Yael is one young woman who has published her story through the project: “Every time there was a suicide bombing, in Haifa at least, I would instantly send an SMS to my family to tell them I was OK. After hearing the news of every suicide bombing I would see others next to me do the same or make these same “I am OK” phone calls."

The closest it got to me was the “Bus 37” attack in Haifa, which was where I lived and where I grew up. As a teenager I worked in a bakery. One day I heard yet another “boom”, and I knew. This time it happened just 50 meters away from me, right outside of the bakery.

What did I do and think in the moment it happened? In the split-second when I heard the “boom”, I didn’t fear for my life or anything like that. I didn’t really think that much actually, or maybe I did, but I don’t remember it. I just acted, and so did others, very quickly.” (From Her Story #1, Yael)

Another contributor, Rima, explores the complexity of identity and belonging through her testimony: “It’s really not easy being a Palestinian in Israel, because I am considered a traitor on both the Israeli and the Palestinian side.

Many Israelis think that I am a threat to Israeli society, and that is being a traitor in a way. I am not part of them.

On the other hand, I am also a form of traitor in the eyes of many Palestinians, although now many Palestinians outside of Israel do understand the important role that I have in terms of supporting the "Palestinian cause."

But I feel privileged and guilty anyhow. I have an Israeli passport and a "teudat zehut" [Israeli ID] meaning I can go almost anywhere I want unlike Palestinians living in Gaza or in the West Bank.” (From Her Story #2, Rima)

Iltizam Her Story #24: Photo taken by Iltizam (it's from her village Budrus, in the West Bank) Iltizam Her Story #24 takes a picture of her village Budrus in the West Bank. Image credit: Iltizam.

The political is personal

Political is Personal (PiP) seeks to give Israeli and Palestinian women the space and opportunity to tell their story, from the ground up. When founding the initiative, I wanted to show how the conflict affected women in a direct and indirect way.

To address the conflict and all its complexities, as well as all the complexities revolving around its peaceful solutions, it is imperative that we listen to these voices from the ground – particularly if we try to seek a genuine peace solution reflecting the needs and expectations of everyone living the conflict, men as well as women.

In order to reach the voices of ordinary (while at the same time extraordinary) Israeli and Palestinian women, I interview women from within the Green Line (Israel), the West Bank and Gaza – face-to-face or via email, Skype, phone or chat, depending on what circumstances allow.

The interviews are in-depth, open and as non-edited as possible, conducted in a non-judgmental and comfortable environment, allowing each woman to feel free and secure talking about experiences that oftentimes are uncomfortable or controversial to talk about. Political is Personal is an outlet for women to channel their voices to whoever is listening, whilst including nuances that are often belittled or ignored.

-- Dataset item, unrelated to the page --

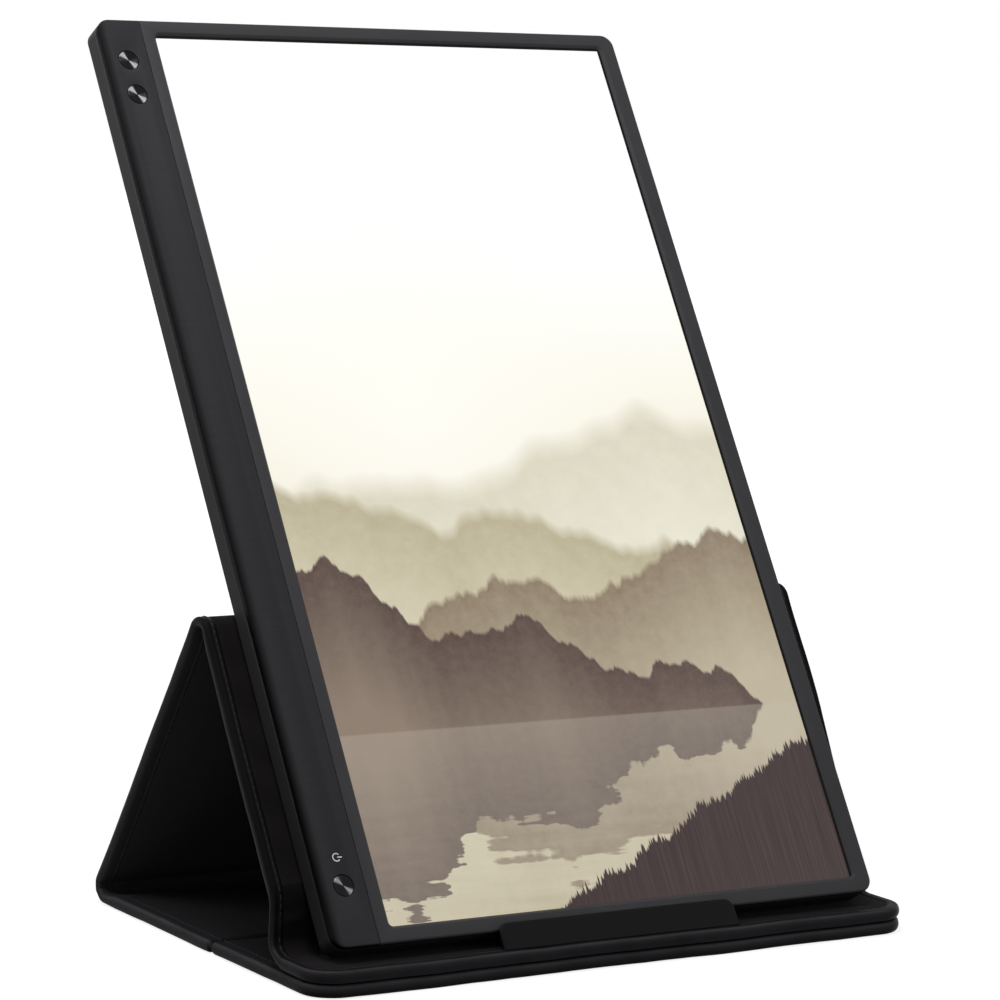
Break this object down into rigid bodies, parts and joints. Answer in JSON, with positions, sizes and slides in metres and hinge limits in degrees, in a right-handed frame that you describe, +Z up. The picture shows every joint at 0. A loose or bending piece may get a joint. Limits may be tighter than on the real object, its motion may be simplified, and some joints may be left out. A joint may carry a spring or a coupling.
{
  "type": "portable monitor with cover",
  "caption": "Slim portable monitor standing upright on its folding cover, whose panels form a triangular stand with a ledge and a lip in front.",
  "frame": {"origin": "middle of the footprint of the whole part, on the table", "axes": "+Z up, +Y from the screen's face to the rear, +X to the right seen from the front"},
  "size_m": [0.2488, 0.2086, 0.3161],
  "materials": {
    "case": "fine metallic dark grey, matt",
    "chin": "fine metallic darker grey, matt",
    "button": "spun, dark anodised",
    "screen": "matt anti-glare, lit",
    "guide": "clear acrylic sheet",
    "tray": "folded sheet",
    "board": "green solder mask",
    "led": "white strip",
    "flex": "amber film",
    "bare_metal": "plain steel",
    "switch": "plated",
    "tongue": "black",
    "leather": "fine-grained imitation leather",
    "lining": "fine twill lining",
    "stiffener": "grey pressed board",
    "magnet": "nickel plated",
    "lip": "soft matt"
  },
  "bodies": {
    "base": {"base_rear_skin": "leather", "base_rear_board": "stiffener", "base_rear_lining": "lining", "base_crease": "leather", "base_front_skin": "leather", "base_front_board": "stiffener", "base_front_lining": "lining", "base_magnets": "magnet", "rear_crease": "leather"},
    "rear_panel": {"rear_panel_skin": "leather", "rear_panel_board": "stiffener", "rear_panel_lining": "lining", "ridge_crease": "leather"},
    "support": {"support_skin": "leather", "support_board": "stiffener", "support_lining": "lining", "foot_crease": "leather"},
    "ledge": {"ledge_skin": "leather", "ledge_board": "stiffener", "ledge_lining": "lining", "ledge_magnets": "magnet"},
    "lip": {"lip": "lip"},
    "monitor": {"rear_shell": "case", "front_frame": "case", "chin_cover": "chin", "lcd_panel": "screen", "light_guide": "guide", "lcd_tray": "tray", "led_bar": "led", "driver_board": "board", "main_board": "board", "board_screws": "bare_metal", "flex_cable": "flex", "port_shell": "bare_metal", "port_tongue": "tongue", "key_switches": "switch"},
    "power_button": {"power_button": "button"},
    "menu_button_upper": {"menu_button_upper": "button"},
    "menu_button_lower": {"menu_button_lower": "button"}
  },
  "joints": [
    {"name": "rear_fold", "type": "hinge", "parent": "base", "child": "rear_panel", "pos_m": [0, 0.05068, 0.0047], "axis": [1, 0, 0], "range_deg": [0, 57], "deforming": ["rear_crease"]},
    {"name": "ridge_fold", "type": "hinge", "parent": "rear_panel", "child": "support", "pos_m": [0, -0.01514, 0.10801], "axis": [1, 0, 0], "range_deg": [-114.01, 0], "deforming": ["ridge_crease"]},
    {"name": "ledge_fold", "type": "hinge", "parent": "support", "child": "ledge", "pos_m": [0, -0.08096, 0.0047], "axis": [1, 0, 0], "range_deg": [0, 57.01], "deforming": ["foot_crease"]},
    {"name": "lip_fold", "type": "hinge", "parent": "ledge", "child": "lip", "pos_m": [0, -0.10048, 0.01045], "axis": [1, 0, 0], "range_deg": [0, 110]},
    {"name": "monitor_lift", "type": "slide", "parent": "ledge", "child": "monitor", "axis": [0, 0.5373, 0.8434], "range_m": [0, 0.12]},
    {"name": "power_press", "type": "slide", "parent": "monitor", "child": "power_button", "axis": [0, 0.8434, -0.5373], "range_m": [0, 0.0004], "stiffness_N_per_m": 2000, "springref_m": -0.0005},
    {"name": "menu_press_upper", "type": "slide", "parent": "monitor", "child": "menu_button_upper", "axis": [0, 0.8434, -0.5373], "range_m": [0, 0.0004], "stiffness_N_per_m": 2000, "springref_m": -0.0005},
    {"name": "menu_press_lower", "type": "slide", "parent": "monitor", "child": "menu_button_lower", "axis": [0, 0.8434, -0.5373], "range_m": [0, 0.0004], "stiffness_N_per_m": 2000, "springref_m": -0.0005}
  ],
  "couplings": [
    {"joint": "ridge_fold", "follows": "rear_fold", "ratio": -2},
    {"joint": "ledge_fold", "follows": "rear_fold", "ratio": 1}
  ]
}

Amplifying female voices for peace

More focus needs to be given to the voices of women living in conflict, and this is the purpose of the stories published
The United Nations Security Council Resolution 1325 adopted in 2000 was an essential milestone and for the first time recognised the need to address conflict and its peaceful solutions by focusing on the role of women, a concept that was adopted by the UN in 1995 through the Beijing Platform for Action. The importance of women’s participation and voices within the context of conflict, war and peace were valued officially for the first time.

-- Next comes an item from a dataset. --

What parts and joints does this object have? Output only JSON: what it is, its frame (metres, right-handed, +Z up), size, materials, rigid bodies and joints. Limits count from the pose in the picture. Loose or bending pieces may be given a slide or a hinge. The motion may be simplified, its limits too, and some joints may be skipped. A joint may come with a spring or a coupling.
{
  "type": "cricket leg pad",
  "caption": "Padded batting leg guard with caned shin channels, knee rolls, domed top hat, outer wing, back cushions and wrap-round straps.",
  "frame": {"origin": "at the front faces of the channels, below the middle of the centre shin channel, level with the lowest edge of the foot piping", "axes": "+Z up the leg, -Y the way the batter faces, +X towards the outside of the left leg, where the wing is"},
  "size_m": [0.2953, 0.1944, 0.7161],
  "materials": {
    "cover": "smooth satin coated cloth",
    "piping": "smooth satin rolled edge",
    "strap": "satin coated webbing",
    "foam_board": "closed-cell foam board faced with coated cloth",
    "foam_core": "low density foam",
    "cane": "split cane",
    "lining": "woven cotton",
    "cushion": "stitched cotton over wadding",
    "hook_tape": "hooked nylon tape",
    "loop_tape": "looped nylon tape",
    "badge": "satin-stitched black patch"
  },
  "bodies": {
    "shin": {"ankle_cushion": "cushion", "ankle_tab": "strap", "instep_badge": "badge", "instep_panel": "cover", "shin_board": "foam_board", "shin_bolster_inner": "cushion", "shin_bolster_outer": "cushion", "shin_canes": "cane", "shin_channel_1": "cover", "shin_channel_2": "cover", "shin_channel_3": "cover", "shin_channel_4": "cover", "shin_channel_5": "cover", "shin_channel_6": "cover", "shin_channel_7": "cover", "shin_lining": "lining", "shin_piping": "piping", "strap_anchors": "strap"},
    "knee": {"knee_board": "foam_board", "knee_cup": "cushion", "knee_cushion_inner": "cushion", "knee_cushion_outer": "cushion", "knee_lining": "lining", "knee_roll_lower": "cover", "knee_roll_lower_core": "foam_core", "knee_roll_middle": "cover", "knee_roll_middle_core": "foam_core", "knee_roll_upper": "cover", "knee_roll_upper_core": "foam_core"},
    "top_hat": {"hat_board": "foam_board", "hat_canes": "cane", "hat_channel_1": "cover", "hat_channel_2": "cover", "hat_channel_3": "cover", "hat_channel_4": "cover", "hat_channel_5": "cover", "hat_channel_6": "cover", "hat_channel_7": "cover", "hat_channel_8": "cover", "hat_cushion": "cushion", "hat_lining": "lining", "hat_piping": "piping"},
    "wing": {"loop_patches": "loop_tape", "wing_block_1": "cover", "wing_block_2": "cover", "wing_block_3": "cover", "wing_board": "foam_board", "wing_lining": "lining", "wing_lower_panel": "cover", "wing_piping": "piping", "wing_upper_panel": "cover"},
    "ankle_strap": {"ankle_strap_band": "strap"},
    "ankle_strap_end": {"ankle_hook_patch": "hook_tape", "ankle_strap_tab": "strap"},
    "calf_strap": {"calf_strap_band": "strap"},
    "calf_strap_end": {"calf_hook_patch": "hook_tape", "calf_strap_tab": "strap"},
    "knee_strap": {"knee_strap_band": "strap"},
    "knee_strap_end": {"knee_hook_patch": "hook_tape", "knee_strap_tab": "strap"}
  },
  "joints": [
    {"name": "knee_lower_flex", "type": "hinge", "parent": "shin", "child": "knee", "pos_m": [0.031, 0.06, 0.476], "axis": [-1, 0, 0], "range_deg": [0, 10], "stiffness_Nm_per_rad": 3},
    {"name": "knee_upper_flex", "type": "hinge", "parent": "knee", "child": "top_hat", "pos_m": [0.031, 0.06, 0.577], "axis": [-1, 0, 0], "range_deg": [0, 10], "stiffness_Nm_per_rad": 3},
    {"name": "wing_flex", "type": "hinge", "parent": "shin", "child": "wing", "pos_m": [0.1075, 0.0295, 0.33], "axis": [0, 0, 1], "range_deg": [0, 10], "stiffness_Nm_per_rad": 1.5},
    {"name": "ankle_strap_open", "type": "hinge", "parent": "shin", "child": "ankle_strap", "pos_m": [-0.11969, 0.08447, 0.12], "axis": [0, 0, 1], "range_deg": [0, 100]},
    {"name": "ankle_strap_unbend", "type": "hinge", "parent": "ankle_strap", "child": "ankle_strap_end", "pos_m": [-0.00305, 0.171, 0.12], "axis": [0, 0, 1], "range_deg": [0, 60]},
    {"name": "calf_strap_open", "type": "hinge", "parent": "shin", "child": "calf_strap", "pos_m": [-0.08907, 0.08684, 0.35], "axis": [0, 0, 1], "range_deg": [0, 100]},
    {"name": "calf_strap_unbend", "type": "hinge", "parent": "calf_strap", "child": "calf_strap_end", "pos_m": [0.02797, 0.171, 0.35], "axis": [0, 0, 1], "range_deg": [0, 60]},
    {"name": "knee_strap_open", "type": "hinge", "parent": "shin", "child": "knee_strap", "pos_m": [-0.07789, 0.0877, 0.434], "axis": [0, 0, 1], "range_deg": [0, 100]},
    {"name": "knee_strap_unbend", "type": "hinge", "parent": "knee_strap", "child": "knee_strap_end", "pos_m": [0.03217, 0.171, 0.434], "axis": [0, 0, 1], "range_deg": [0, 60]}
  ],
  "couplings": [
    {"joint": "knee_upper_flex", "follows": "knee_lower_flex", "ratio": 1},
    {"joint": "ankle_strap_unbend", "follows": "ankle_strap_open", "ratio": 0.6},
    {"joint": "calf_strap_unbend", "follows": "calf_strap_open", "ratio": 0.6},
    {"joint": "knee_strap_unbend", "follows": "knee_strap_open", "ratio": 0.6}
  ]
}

The principles of UNSCR 1325 are a significant motivation for the PiP initiative. Much more focus needs to be given to the voices of women living in conflict, and this is the purpose of the stories published.

With 29 stories published so far, PiP seeks to reach a wide audience, from online readers around the world, including Palestinians and Israelis, to scholars, think tanks and decision makers who influence the status quo in the region.

In the long term PiP seeks to replicate the personal narrative methodology in other regions, and to interview women within other conflict zones. It is not possible to understand or address the complex realities of conflict, not reach a genuine peace if the experience of women living the conflict on the ground are not heard. Listening to them is the first step.